The Number Rods develop genuine number sense by making quantity physical. Consider the difference between these two representations of seven:
- The numeral "7" on a page
- The Number Rod that is 70 cm long: heavier than the six-rod, lighter than the eight-rod, requiring two hands to carry comfortably
The child who has carried the seven-rod many times, who has compared it to the six-rod and felt the difference, who has lined it up against others and seen where it stands in the sequence, has a physical memory of what seven is. That physical memory is the foundation of number sense. When arithmetic operations arrive later, they operate on that memory, not on an abstract symbol.
The three-period lesson with Number Rods
Number Rods are introduced using the Montessori three-period lesson, the same format used for all vocabulary and concept introduction:
- Period 1, Naming: The teacher places two or three rods on the mat, points to each, and names it: "This is one. This is two. This is three." The child observes. No response is required yet.
- Period 2, Recognition: The teacher gives commands without naming: "Give me two. Put one here. Show me three." The child responds by handling the rods. This period is repeated across many sessions, introducing more rods as the early ones are secure.
- Period 3, Recall: The teacher holds up a rod and asks: "What is this?" The child names it. If the child hesitates or gives a wrong answer, return to Period 2; do not correct directly, as correction at this stage can create anxiety around number identification.
Typically two or three rods are introduced at a time, starting with one, two, and three, then adding four and five once the first group is solid, and so on. The numerals (the printed symbols) are introduced separately, using number cards that are matched to the rods after the verbal names are secure.
Extensions
Once the child can order the rods, name them, and match them to their numeral cards, the Number Rods support a range of mathematical extensions:
- The staircase: arranging the rods as a staircase, from shortest at the top to longest at the base, and counting the steps up and down. This develops the sequential nature of the number system.
- Complementary pairs: finding pairs of rods that together equal ten (the one-rod and the nine-rod, the two-rod and the eight-rod). This is the first introduction to the concept of number pairs and early addition within ten.
- Snake game with rods: placing two rods end to end and identifying the resulting length as a number: "The three-rod and the four-rod together make the seven-rod." This is concrete addition.
- Ordering from memory: the child places the rods face down and, touching each one, orders them from shortest to longest without looking, relying on the weight and feel of each rod.
DIY options
A commercial Number Rods set costs between $40 and $100. For home practice, effective DIY versions can be made with limited materials:
- Cut ten wooden dowels or paint sticks to lengths of 10, 20, 30, 40, 50, 60, 70, 80, 90, and 100 cm
- Sand lightly and paint in alternating red and blue 10-cm sections
- For an even simpler version, cut cardboard tubes (paper towel rolls, wrapping paper tubes) to the same lengths and paint them
The key requirement is that each rod be precisely the correct length, with clean alternating sections. The precision of the proportional relationships between the rods is what carries the mathematical meaning. Rods that are approximately right do not convey the same concrete certainty as rods that are exactly right.

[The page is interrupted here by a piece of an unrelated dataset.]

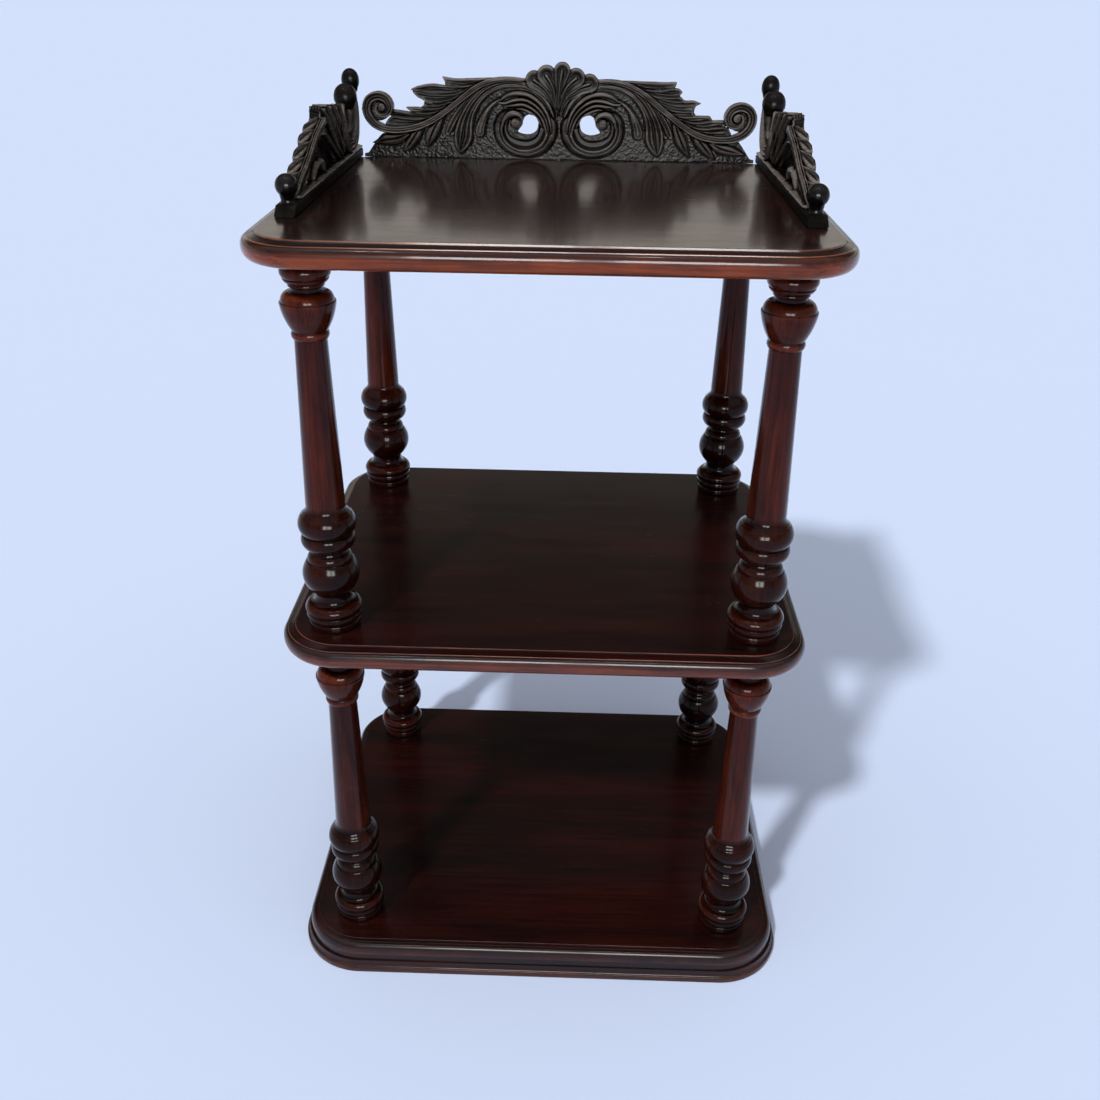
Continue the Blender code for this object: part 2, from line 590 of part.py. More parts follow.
def side_gallery(material):
    """The right side gallery: half the back's design drawn out, stood on its rail facing inwards."""
    scale_x = SIDE_LENGTH / SIDE_END_SHARE
    scale_y = SIDE_HEIGHT
    relief = SIDE_THICKNESS - SIDE_GROUND
    outline = [(p.x * scale_x, p.y * scale_y) for p in outline_path(SIDE_OUTLINE_SHARES, 2)]
    gallery = panel("side_gallery_right", outline, (), SIDE_GROUND)
    pocket = panel("side_pocket", [(x * scale_x, y * scale_y) for x, y in SIDE_POCKET_SHARES],
                   (), SIDE_POCKET_DEPTH + OVERRUN)
    pocket.data.transform(Matrix.Translation((0, 0, SIDE_GROUND - SIDE_POCKET_DEPTH)))
    boolean(gallery, [pocket], "DIFFERENCE")
    members = carving("side_carving", SIDE_CURVES_SHARES, SIDE_LEAVES_SHARES, SIDE_EYES_SHARES,
                      scale_x, scale_y, relief, SIDE_GROUND)
    for number, (x, y, half_x, half_y) in enumerate(SIDE_LOBES_SHARES):
        centre = (x * scale_x, y * scale_y, SIDE_THICKNESS / 2)
        half_sizes = (half_x * scale_x, half_y * scale_y, SIDE_KNOB_THICKNESS / 2)
        members.append(ball(f"side_lobe_{number}", centre, half_sizes))
    boolean(gallery, members, "UNION")
    stand = Matrix(((0, 0, -1, RAIL_INNER_X + SIDE_INNER_SETBACK + SIDE_THICKNESS),
                    (-1, 0, 0, RAIL_BACK_Y), (0, 1, 0, SIDE_FOOT), (0, 0, 0, 1)))
    gallery.data.transform(stand)
    settle(gallery, "side_gallery_right", material)
    places = [(SIDE_DOWEL_X, RAIL_BACK_Y - share * SIDE_LENGTH) for _, share in SIDE_DOWEL_SHARES]
    top = SIDE_FOOT + DOWEL_DEPTH + DOWEL_CLEARANCE
    bore(gallery, DOWEL_RADIUS + DOWEL_CLEARANCE, SIDE_FOOT - OVERRUN, top, places, DOWEL_SIDES)
    return gallery


def mirror_copy(obj, name):
    """A mirror image of a finished solid across the middle plane, with its faces turned out."""
    bm = bmesh.new()
    bm.from_mesh(obj.data)
    bmesh.ops.scale(bm, vec=(-1, 1, 1), verts=bm.verts[:])
    bmesh.ops.reverse_faces(bm, faces=bm.faces[:])
    mesh = bpy.data.meshes.new(name)
    bm.to_mesh(mesh)
    bm.free()
    return add_object(name, mesh, obj.data.materials[0])


def gallery_rail(material):
    """The right rail under a side gallery, with its front end bevelled."""
    bm = bmesh.new()
    low = Vector((RAIL_INNER_X, RAIL_FRONT_Y, GALLERY_FOOT))
    high = Vector((RAIL_OUTER_X, RAIL_BACK_Y, RAIL_TOP))
    place = Matrix.Translation((low + high) / 2) @ Matrix.Diagonal((*(high - low), 1))
    bmesh.ops.create_cube(bm, size=1, matrix=place)
    middle = (low + high) / 2
    for vert in bm.verts:
        if vert.co.y < middle.y and vert.co.z > middle.z:
            vert.co.y += RAIL_BEVEL
    rail = add_object("gallery_rail_right", finish_mesh(bm, "gallery_rail_right"), material)
    edge = rail.modifiers.new("round", "BEVEL")
    edge.width = RAIL_ROUND
    edge.segments = 1
    edge.limit_method = "ANGLE"
    apply_modifiers(rail)
    floor = RAIL_TOP - FINIAL_SPIGOT_LENGTH - SOCKET_CLEARANCE
    top = RAIL_TOP + OVERRUN
    socket = FINIAL_SPIGOT_RADIUS + SOCKET_CLEARANCE
    bore(rail, socket, floor, top, [(RAIL_CENTRE_X, FINIAL_Y)], DOWEL_SIDES)
    places = [(SIDE_DOWEL_X, RAIL_BACK_Y - share * SIDE_LENGTH) for _, share in SIDE_DOWEL_SHARES]
    bore(rail, DOWEL_RADIUS + DOWEL_CLEARANCE, GALLERY_FOOT - OVERRUN, top, places, DOWEL_SIDES)
    return rail


def finial_mesh():
    """A ball on a short neck, with a spigot below."""
    outside = [(FINIAL_FOOT_RADIUS, 0.0), (FINIAL_FOOT_RADIUS, FINIAL_HEIGHT * FINIAL_FOOT_SHARE),
               (FINIAL_NECK_RADIUS, FINIAL_HEIGHT * FINIAL_NECK_START_SHARE),
               (FINIAL_NECK_RADIUS, FINIAL_HEIGHT * FINIAL_NECK_END_SHARE)]
    outside += ball_profile()
    foot = [(FINIAL_SPIGOT_RADIUS, 0.0), (FINIAL_SPIGOT_RADIUS, -FINIAL_SPIGOT_LENGTH),
            (0.0, -FINIAL_SPIGOT_LENGTH)]
    return turned("finial", list(reversed(outside)) + foot, FINIAL_SIDES)


def ball_profile():
    """The finial ball's outer profile, above its neck and up to its crown."""
    centre = FINIAL_HEIGHT - FINIAL_RADIUS
    start = -math.acos(FINIAL_NECK_RADIUS / FINIAL_RADIUS)
    points = []
    for step in range(1, FINIAL_STEPS):
        angle = start + (math.radians(90) - start) * step / FINIAL_STEPS
        points.append((FINIAL_RADIUS * math.cos(angle), centre + FINIAL_RADIUS * math.sin(angle)))
    return points + [(0.0, FINIAL_HEIGHT)]


def base(materials):
    """The base board on its mitred plinth rails."""
    mesh = moulded_board("base_board", BASE_WIDTH - 2 * BOARD_OVERHANG_SETBACK,
                         BASE_DEPTH - 2 * BOARD_OVERHANG_SETBACK, BASE_CORNER - BOARD_OVERHANG_SETBACK,
                         BASE_TOP, BASE_HEIGHT - PLINTH_HEIGHT - SEAT_GAP,
                         BASE_FIELD_INSET - BOARD_OVERHANG_SETBACK, BASE_EDGE_SHARES)
    board = add_object("base_board", mesh, materials["shelf"])
    bore(board, SOCKET_RADIUS, BASE_TOP - SOCKET_DEPTH, BASE_TOP + OVERRUN, post_places(), POST_SIDES)
    smooth_shading(board)
    frame = moulded_board("plinth", BASE_WIDTH, BASE_DEPTH, BASE_CORNER, PLINTH_HEIGHT,
                          PLINTH_HEIGHT, PLINTH_LIP, PLINTH_EDGE_SHARES)
    for name, turn in (("front", 0), ("right", 90), ("back", 180), ("left", 270)):
        rail = add_object("plinth_" + name, frame.copy(), materials["edge"])
        boolean(rail, [plinth_wedge(name, turn)], "INTERSECT")
        smooth_shading(rail)
    bpy.data.meshes.remove(frame)


def plinth_wedge(name, turn):
    """The mitred space of one plinth rail, half a gap clear of its neighbours."""
    along, across = (BASE_WIDTH, BASE_DEPTH) if turn in (0, 180) else (BASE_DEPTH, BASE_WIDTH)
    outer = across / 2 + OVERRUN
    inner = across / 2 - PLINTH_RAIL_WIDTH
    reach = along / 2 - across / 2
    mitre = SEAT_GAP / math.sqrt(2)
    near = inner + reach - mitre
    far = outer + reach - mitre
    outline = [(-near, -inner), (-far, -outer), (far, -outer), (near, -inner)]
    wedge = panel("plinth_wedge_" + name, outline, (), PLINTH_HEIGHT + 2 * OVERRUN)
    wedge.data.transform(Matrix.Rotation(math.radians(turn), 4, "Z") @ Matrix.Translation((0, 0, -OVERRUN)))
    return wedge


def post_places():
    return [(side_x * POST_X, side_y * POST_Y) for side_x in (-1, 1) for side_y in (-1, 1)]


def shelves(materials):
    """The middle shelf, bored through for the posts, and the top shelf, with blind holes."""
    for name, top in (("middle_shelf", MIDDLE_TOP), ("top_shelf", TOP_TOP)):
        mesh = moulded_board(name, SHELF_WIDTH, SHELF_DEPTH, SHELF_CORNER, top,
                             SHELF_THICKNESS, FIELD_INSET, SHELF_EDGE_SHARES)
        shelf = add_object(name, mesh, materials["shelf"])
        under = top - SHELF_THICKNESS
        if name == "middle_shelf":
            bore(shelf, SOCKET_RADIUS, under - OVERRUN, top + OVERRUN, post_places(), POST_SIDES)
        else:
            bore(shelf, SOCKET_RADIUS, under - OVERRUN, under + SOCKET_DEPTH, post_places(), POST_SIDES)
            places = [(x, y) for _, x, y, _ in dowel_places()]
            floor = top - DOWEL_DEPTH - DOWEL_CLEARANCE
            bore(shelf, DOWEL_RADIUS + DOWEL_CLEARANCE, floor, top + OVERRUN, places, DOWEL_SIDES)
        smooth_shading(shelf)


def posts(materials):
    """Four lower posts with sockets in their heads, and four upper ones that plug into them."""
    lower = post_mesh("lower_post", SPIGOT_LENGTH, True)
    upper = post_mesh("upper_post", THROUGH_SPIGOT, False)
    for mesh in (lower, upper):
        mesh.materials.append(materials["post"])
    for level, mesh, foot in (("lower", lower, BASE_TOP), ("upper", upper, MIDDLE_TOP)):
        for depth, side_y in (("front", -1), ("back", 1)):
            for side, side_x in (("left", -1), ("right", 1)):
                post = add_object(f"{level}_post_{depth}_{side}", mesh)
                post.location = (side_x * POST_X, side_y * POST_Y, foot + SEAT_GAP)
                smooth_shading(post)


def dowel_places():
    """Each gallery dowel's name, place and upper end."""
    places = []
    for name, share in BACK_DOWEL_SHARES:
        places.append(("back_dowel_" + name, share * GALLERY_HALF_LENGTH, GALLERY_DOWEL_Y,
                       GALLERY_FOOT + DOWEL_DEPTH))
    for side, side_x in (("left", -1), ("right", 1)):
        for name, share in SIDE_DOWEL_SHARES:
            places.append((f"side_dowel_{side}_{name}", side_x * SIDE_DOWEL_X,
                           RAIL_BACK_Y - share * SIDE_LENGTH, SIDE_FOOT + DOWEL_DEPTH))
    return places


def dowels(materials):
    """The dowels that hold the galleries, each reaching from the top shelf into its gallery."""
    for name, x, y, top in dowel_places():
        mesh = cylinder(name, DOWEL_RADIUS, TOP_TOP - DOWEL_DEPTH, top, x, y, DOWEL_SIDES)
        smooth_shading(add_object(name, mesh, materials["dowel"]))


def galleries(materials):
    back_gallery(materials["carving"])
    right = side_gallery(materials["carving"])
    mirror_copy(right, "side_gallery_left")
    rail = gallery_rail(materials["carving"])
    mirror_copy(rail, "gallery_rail_left")
    for name in ("back_gallery", "side_gallery_right", "side_gallery_left"):
        smooth_shading(bpy.data.objects[name])
    finial = finial_mesh()
    finial.materials.append(materials["post"])
    for side, side_x in (("left", -1), ("right", 1)):
        obj = add_object("finial_" + side, finial)
        obj.location = (side_x * RAIL_CENTRE_X, FINIAL_Y, RAIL_TOP + SEAT_GAP)
        smooth_shading(obj)


def main():
    clear_scene()
    materials = {
        "shelf": wood("shelf_mahogany", (0.045, 0.012, 0.008), 0.12),
        "edge": wood("edge_mahogany", (0.080, 0.022, 0.012), 0.14),
        "post": wood("post_mahogany", (0.050, 0.010, 0.007), 0.12),
        "carving": wood("carved_mahogany", (0.022, 0.012, 0.009), 0.22),
        "dowel": wood("dowel_birch", (0.45, 0.30, 0.17), 0.60),
    }
    base(materials)
    shelves(materials)
    posts(materials)
    galleries(materials)
    dowels(materials)


main()
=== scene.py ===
"""Carved shelf table: the looks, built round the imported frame.

Metres, +Z up, front towards -Y, as in the frame. Each piece takes its size and place from
the box of the node that it replaces. Drawings of mouldings, turnings and carving are in
millimetres of the real object and are scaled to that box.
"""

import math

import bmesh
import bpy
import numpy as np
from mathutils import Matrix, Vector


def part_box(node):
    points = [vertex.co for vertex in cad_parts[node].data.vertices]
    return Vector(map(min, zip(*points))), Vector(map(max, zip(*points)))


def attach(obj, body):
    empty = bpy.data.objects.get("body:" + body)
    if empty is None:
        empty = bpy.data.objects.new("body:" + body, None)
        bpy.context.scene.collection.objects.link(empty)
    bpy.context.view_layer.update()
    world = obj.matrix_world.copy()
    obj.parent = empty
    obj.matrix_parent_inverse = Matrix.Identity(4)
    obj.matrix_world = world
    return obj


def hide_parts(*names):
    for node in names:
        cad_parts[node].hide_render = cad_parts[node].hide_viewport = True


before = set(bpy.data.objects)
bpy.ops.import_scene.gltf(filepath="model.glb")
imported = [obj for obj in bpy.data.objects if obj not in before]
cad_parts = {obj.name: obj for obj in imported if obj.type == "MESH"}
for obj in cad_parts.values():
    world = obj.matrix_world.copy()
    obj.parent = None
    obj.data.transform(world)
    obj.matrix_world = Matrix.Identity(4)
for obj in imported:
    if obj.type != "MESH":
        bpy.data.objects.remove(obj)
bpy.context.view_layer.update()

MM = 0.001

# Camera, fitted to the photograph: place in metres, angles in radians
CAMERA_PLACE = Vector((0.0246, -1.0842, 0.9731))
CAMERA_YAW = -0.0214
CAMERA_PITCH = 0.4851
CAMERA_ROLL = 0.0150
CAMERA_LENS = 36.99
CAMERA_SENSOR = 36.0
CAMERA_CLIP = (0.05, 200)

# Angles in degrees above which an edge stays sharp
SHARP_MOULDING = 34
SHARP_TURNING = 38
SHARP_BAR = 30
SHARP_CARVING = 60

# Boards and plinth, in millimetres. Below THUMB_DROP the top's edge has its own wood, redder and
# paler than the lower shelves' edges, partly as painted light
SHELF_CORNER = 58.0
BASE_CORNER = 65.5
PLINTH_CORNER = 68.0
PLINTH_WIDTH = 60.0
PLINTH_SIDES = ("back", "left", "front", "right")
CORNER_STEPS = 28
THUMB_DROP = 4.4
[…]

The Number Rods in the broader mathematics sequence
The Number Rods are the beginning of a concrete-to-abstract mathematics progression that runs through the entire Montessori primary curriculum. From Number Rods, the child moves to the Spindle Boxes (which introduce zero and the concept of a set), then the Number Cards and Counters (which separate the numeral from the quantity for the first time), then the Golden Beads (which introduce the decimal system). At each step, the abstract becomes concrete before it becomes abstract again. By the time the child reaches abstract arithmetic on paper, they have spent years handling the quantities themselves.